#### [Description of the task]
Reproduce all of the data exactly, with no line skipped.

==*==

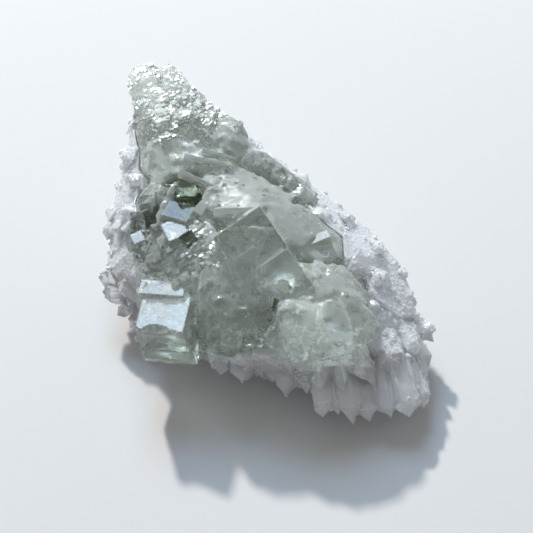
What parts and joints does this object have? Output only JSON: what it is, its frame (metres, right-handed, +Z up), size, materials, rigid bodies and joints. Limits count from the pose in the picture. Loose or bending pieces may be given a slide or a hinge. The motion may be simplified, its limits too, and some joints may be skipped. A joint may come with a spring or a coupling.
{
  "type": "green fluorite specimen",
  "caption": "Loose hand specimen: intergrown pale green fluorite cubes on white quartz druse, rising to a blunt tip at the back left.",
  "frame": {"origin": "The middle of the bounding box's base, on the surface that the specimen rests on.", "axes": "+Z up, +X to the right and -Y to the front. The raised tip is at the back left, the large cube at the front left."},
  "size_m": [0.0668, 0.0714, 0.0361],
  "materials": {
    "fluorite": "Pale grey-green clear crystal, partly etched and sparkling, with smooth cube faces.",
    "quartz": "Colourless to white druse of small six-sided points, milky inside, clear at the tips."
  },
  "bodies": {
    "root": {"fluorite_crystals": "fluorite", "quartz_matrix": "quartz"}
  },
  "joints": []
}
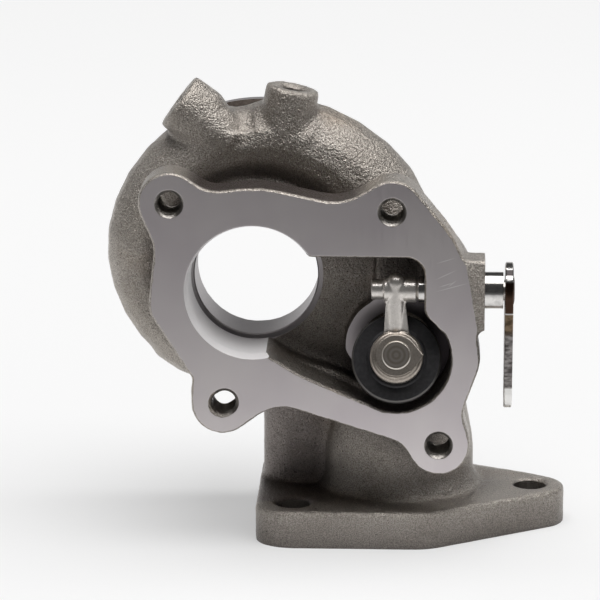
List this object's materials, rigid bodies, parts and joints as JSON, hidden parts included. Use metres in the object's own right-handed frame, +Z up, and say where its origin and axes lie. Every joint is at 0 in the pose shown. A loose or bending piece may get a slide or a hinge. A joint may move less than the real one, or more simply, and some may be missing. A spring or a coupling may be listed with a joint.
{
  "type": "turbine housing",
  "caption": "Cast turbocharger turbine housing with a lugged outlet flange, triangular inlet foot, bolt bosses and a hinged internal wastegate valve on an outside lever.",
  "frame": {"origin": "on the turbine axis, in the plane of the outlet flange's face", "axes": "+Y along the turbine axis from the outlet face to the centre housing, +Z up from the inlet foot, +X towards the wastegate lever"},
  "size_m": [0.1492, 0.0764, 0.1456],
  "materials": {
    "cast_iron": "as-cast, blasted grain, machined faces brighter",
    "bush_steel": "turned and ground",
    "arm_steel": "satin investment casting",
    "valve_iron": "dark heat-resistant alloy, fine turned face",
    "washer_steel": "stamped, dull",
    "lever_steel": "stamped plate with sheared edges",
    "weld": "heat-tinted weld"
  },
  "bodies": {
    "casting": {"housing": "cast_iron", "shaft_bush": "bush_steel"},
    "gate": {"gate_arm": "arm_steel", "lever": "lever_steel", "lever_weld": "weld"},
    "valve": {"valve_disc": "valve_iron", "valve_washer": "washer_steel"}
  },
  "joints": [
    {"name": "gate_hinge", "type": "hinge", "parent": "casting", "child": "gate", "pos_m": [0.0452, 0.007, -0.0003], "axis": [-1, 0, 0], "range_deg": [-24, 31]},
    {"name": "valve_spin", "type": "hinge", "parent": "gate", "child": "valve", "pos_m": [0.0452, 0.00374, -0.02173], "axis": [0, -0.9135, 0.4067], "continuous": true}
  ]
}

==*==

#### [Response to the task]
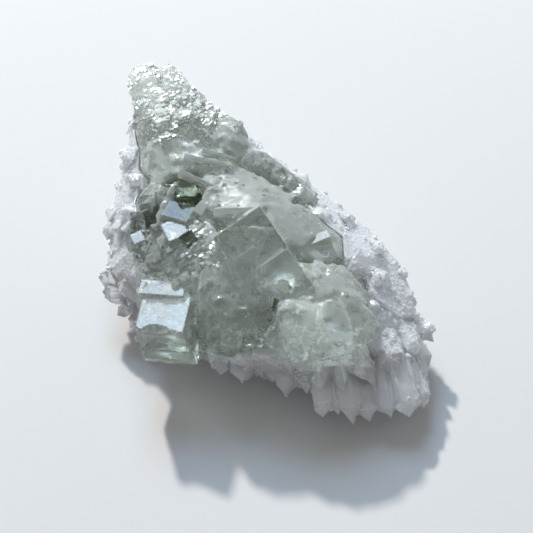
What parts and joints does this object have? Output only JSON: what it is, its frame (metres, right-handed, +Z up), size, materials, rigid bodies and joints. Limits count from the pose in the picture. Loose or bending pieces may be given a slide or a hinge. The motion may be simplified, its limits too, and some joints may be skipped. A joint may come with a spring or a coupling.
{
  "type": "green fluorite specimen",
  "caption": "Loose hand specimen: intergrown pale green fluorite cubes on white quartz druse, rising to a blunt tip at the back left.",
  "frame": {"origin": "The middle of the bounding box's base, on the surface that the specimen rests on.", "axes": "+Z up, +X to the right and -Y to the front. The raised tip is at the back left, the large cube at the front left."},
  "size_m": [0.0668, 0.0714, 0.0361],
  "materials": {
    "fluorite": "Pale grey-green clear crystal, partly etched and sparkling, with smooth cube faces.",
    "quartz": "Colourless to white druse of small six-sided points, milky inside, clear at the tips."
  },
  "bodies": {
    "root": {"fluorite_crystals": "fluorite", "quartz_matrix": "quartz"}
  },
  "joints": []
}
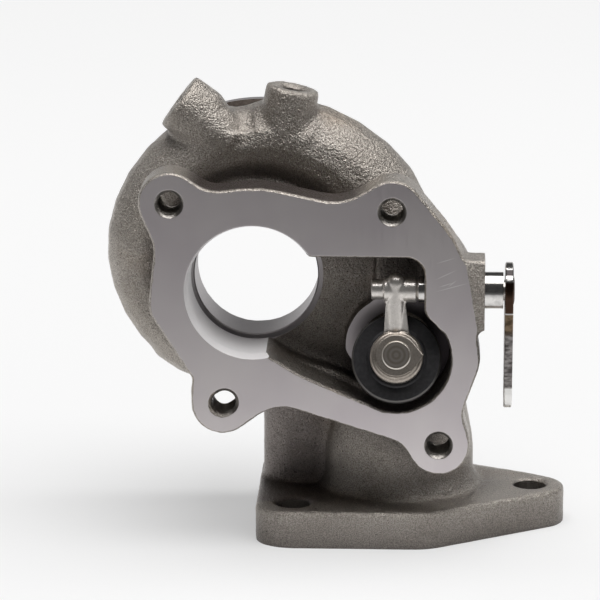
List this object's materials, rigid bodies, parts and joints as JSON, hidden parts included. Use metres in the object's own right-handed frame, +Z up, and say where its origin and axes lie. Every joint is at 0 in the pose shown. A loose or bending piece may get a slide or a hinge. A joint may move less than the real one, or more simply, and some may be missing. A spring or a coupling may be listed with a joint.
{
  "type": "turbine housing",
  "caption": "Cast turbocharger turbine housing with a lugged outlet flange, triangular inlet foot, bolt bosses and a hinged internal wastegate valve on an outside lever.",
  "frame": {"origin": "on the turbine axis, in the plane of the outlet flange's face", "axes": "+Y along the turbine axis from the outlet face to the centre housing, +Z up from the inlet foot, +X towards the wastegate lever"},
  "size_m": [0.1492, 0.0764, 0.1456],
  "materials": {
    "cast_iron": "as-cast, blasted grain, machined faces brighter",
    "bush_steel": "turned and ground",
    "arm_steel": "satin investment casting",
    "valve_iron": "dark heat-resistant alloy, fine turned face",
    "washer_steel": "stamped, dull",
    "lever_steel": "stamped plate with sheared edges",
    "weld": "heat-tinted weld"
  },
  "bodies": {
    "casting": {"housing": "cast_iron", "shaft_bush": "bush_steel"},
    "gate": {"gate_arm": "arm_steel", "lever": "lever_steel", "lever_weld": "weld"},
    "valve": {"valve_disc": "valve_iron", "valve_washer": "washer_steel"}
  },
  "joints": [
    {"name": "gate_hinge", "type": "hinge", "parent": "casting", "child": "gate", "pos_m": [0.0452, 0.007, -0.0003], "axis": [-1, 0, 0], "range_deg": [-24, 31]},
    {"name": "valve_spin", "type": "hinge", "parent": "gate", "child": "valve", "pos_m": [0.0452, 0.00374, -0.02173], "axis": [0, -0.9135, 0.4067], "continuous": true}
  ]
}